Like many of the songs on the 13-strong set, Ghost Town utilises some unconventional instruments to give it its distinctive sound.

The recording - with Clancy producing alongside engineer Andre Upston - often found the pair on a mission to find the right sound. Some of the album was recorded at Neil Finn's Roundhead Studios and features his vintage Chamberlin keyboard; they popped over to Chris Knox's place to use his equally ancient Mellotron; and it was off to Waiheke's Whittakers Musical Museum for a spot of dulcitone, spinet and theatre organ.

"It was just like 'what do I really want in that bit in that song?' and then it would be a hunt for whatever it was.

"I am embracing my geekiness. I am definitely a studio-tech fiend and working with Andre just brought out the worst in me. It was just total geeksville. I was like a kid in a lolly shop.
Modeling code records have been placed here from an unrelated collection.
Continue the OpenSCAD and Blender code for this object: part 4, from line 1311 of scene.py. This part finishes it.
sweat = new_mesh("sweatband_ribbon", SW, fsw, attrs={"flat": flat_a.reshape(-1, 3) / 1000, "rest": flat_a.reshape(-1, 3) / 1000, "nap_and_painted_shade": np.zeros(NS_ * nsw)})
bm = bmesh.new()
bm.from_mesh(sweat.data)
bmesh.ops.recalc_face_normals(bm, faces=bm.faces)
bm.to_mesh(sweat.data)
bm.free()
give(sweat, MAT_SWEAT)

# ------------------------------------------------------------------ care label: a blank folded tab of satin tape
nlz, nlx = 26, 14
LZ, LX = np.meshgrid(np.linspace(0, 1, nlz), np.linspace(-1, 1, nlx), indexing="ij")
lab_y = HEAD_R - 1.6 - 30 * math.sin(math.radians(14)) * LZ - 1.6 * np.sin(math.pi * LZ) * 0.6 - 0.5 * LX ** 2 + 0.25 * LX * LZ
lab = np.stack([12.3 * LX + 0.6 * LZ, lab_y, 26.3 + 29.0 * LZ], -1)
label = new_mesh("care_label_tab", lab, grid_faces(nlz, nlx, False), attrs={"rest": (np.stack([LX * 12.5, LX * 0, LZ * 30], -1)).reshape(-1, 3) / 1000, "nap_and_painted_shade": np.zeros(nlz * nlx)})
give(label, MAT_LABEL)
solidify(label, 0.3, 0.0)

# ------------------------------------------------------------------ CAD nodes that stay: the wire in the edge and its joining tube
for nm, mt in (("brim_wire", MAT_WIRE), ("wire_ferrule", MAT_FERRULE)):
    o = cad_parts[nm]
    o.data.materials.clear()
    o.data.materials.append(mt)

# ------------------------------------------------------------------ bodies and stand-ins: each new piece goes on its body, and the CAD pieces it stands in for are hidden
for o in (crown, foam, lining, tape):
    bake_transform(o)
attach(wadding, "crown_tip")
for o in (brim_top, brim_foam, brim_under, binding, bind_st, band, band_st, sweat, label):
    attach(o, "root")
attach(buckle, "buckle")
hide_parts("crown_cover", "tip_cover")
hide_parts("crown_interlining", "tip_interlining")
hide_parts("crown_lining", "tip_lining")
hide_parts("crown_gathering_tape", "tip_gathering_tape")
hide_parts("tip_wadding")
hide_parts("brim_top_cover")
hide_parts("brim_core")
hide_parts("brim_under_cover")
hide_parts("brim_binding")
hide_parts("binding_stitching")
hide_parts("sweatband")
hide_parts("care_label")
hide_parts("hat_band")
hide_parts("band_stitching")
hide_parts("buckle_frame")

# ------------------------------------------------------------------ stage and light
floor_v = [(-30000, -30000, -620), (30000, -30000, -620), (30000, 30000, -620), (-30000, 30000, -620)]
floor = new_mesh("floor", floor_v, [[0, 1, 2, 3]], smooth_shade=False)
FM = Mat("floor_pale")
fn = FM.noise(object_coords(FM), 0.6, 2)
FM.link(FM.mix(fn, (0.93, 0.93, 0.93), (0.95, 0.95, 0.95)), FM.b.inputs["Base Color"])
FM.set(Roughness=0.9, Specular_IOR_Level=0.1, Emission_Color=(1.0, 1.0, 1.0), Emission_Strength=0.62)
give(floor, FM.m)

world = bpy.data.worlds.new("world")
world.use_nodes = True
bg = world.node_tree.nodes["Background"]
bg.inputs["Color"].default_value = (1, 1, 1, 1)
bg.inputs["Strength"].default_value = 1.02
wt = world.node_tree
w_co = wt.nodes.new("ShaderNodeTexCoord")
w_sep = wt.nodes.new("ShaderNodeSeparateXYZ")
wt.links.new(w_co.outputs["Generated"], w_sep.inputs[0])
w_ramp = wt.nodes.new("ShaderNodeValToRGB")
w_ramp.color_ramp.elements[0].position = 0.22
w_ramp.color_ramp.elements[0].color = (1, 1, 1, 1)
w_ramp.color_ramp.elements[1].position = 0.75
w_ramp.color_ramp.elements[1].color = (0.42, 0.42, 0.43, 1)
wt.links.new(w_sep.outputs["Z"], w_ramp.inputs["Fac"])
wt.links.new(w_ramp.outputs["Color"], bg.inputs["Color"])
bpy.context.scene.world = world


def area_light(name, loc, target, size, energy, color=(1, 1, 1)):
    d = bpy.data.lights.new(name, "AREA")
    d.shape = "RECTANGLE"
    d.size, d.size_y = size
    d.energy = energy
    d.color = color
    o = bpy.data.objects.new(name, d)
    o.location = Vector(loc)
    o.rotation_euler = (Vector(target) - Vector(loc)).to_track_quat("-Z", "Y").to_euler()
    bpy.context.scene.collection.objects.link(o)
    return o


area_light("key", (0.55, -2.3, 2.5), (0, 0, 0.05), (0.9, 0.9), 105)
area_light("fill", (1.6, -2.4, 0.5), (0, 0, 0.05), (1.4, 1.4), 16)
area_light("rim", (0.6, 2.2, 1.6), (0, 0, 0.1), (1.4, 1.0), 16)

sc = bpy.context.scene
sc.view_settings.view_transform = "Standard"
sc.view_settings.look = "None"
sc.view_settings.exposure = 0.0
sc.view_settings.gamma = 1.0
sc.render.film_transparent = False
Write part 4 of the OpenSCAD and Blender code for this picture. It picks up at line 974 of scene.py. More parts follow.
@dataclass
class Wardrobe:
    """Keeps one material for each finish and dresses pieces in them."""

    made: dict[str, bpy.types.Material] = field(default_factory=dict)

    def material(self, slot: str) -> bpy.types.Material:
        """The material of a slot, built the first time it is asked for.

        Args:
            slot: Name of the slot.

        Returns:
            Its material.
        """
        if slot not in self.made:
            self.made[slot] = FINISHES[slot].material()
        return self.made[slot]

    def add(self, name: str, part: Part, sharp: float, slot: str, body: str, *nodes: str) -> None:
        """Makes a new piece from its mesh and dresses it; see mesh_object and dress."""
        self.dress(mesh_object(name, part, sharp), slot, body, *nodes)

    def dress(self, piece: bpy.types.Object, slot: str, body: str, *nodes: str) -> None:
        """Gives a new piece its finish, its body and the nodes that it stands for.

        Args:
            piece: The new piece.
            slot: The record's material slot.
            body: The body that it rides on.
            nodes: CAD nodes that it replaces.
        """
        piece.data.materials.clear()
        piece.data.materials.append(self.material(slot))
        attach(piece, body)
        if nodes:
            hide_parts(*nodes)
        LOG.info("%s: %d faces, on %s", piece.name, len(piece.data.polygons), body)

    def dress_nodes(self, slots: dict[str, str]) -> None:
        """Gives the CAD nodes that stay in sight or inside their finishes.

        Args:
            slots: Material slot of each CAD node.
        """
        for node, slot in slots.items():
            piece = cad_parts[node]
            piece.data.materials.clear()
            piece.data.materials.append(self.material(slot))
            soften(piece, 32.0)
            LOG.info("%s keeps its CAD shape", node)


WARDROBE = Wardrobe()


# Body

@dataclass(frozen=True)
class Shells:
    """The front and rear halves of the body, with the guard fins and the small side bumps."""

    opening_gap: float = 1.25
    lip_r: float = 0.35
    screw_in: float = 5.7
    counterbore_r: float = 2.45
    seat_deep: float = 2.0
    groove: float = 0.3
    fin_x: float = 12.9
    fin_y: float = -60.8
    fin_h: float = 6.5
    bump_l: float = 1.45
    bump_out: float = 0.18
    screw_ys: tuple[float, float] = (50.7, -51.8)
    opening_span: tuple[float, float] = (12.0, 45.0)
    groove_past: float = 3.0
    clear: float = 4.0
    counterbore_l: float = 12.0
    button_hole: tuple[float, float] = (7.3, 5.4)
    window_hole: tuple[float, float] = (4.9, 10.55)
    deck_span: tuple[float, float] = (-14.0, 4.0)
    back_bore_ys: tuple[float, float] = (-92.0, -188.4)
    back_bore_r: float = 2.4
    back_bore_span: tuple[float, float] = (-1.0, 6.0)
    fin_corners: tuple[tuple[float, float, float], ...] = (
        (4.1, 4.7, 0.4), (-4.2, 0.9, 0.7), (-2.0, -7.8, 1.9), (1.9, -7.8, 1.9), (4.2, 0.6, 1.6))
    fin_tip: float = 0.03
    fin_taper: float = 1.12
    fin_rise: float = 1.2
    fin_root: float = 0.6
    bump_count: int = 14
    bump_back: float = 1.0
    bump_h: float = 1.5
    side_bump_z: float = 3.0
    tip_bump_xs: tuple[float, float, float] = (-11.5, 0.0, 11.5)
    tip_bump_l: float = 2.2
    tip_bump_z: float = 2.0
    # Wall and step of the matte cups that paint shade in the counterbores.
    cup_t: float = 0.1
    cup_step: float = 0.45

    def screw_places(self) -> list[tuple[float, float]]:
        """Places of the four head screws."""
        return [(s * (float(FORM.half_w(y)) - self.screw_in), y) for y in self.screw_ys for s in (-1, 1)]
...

It was tragic."

But now the hard work begins again. Clancy spent some time in Los Angeles before her first album and she hopes to return one day for another go at establishing a foothold.

As with her debut, she is releasing Magnetic independently, though she is signed to the publishing arm of Mushroom Music. And she's got a growing family to consider around her career ambitions.

"We are pretty vague on it just because you kind of have to be," she says of her next move after a tour to promote the record. "It's good to have loose goals but ... we've been planning to get over to LA for quite some time but to be dogmatic about it would really stitch things up.

"I am prepared to work really hard but not at the cost of my small family being happy and fed."

She says that the recent national solo jaunt was enlightening. She's no household name but she's got fans out there and made some new ones along the way on the strength of her own songs, and not just her Stars in their Eyes turn at crazy Kate's greatest hit.

"The reaction of the people that did come was startling. I was expecting the worst. There is nothing worse than going down and just being background music. But people were involved and I was actually making true fans. I have regrouped myself and just upped my game."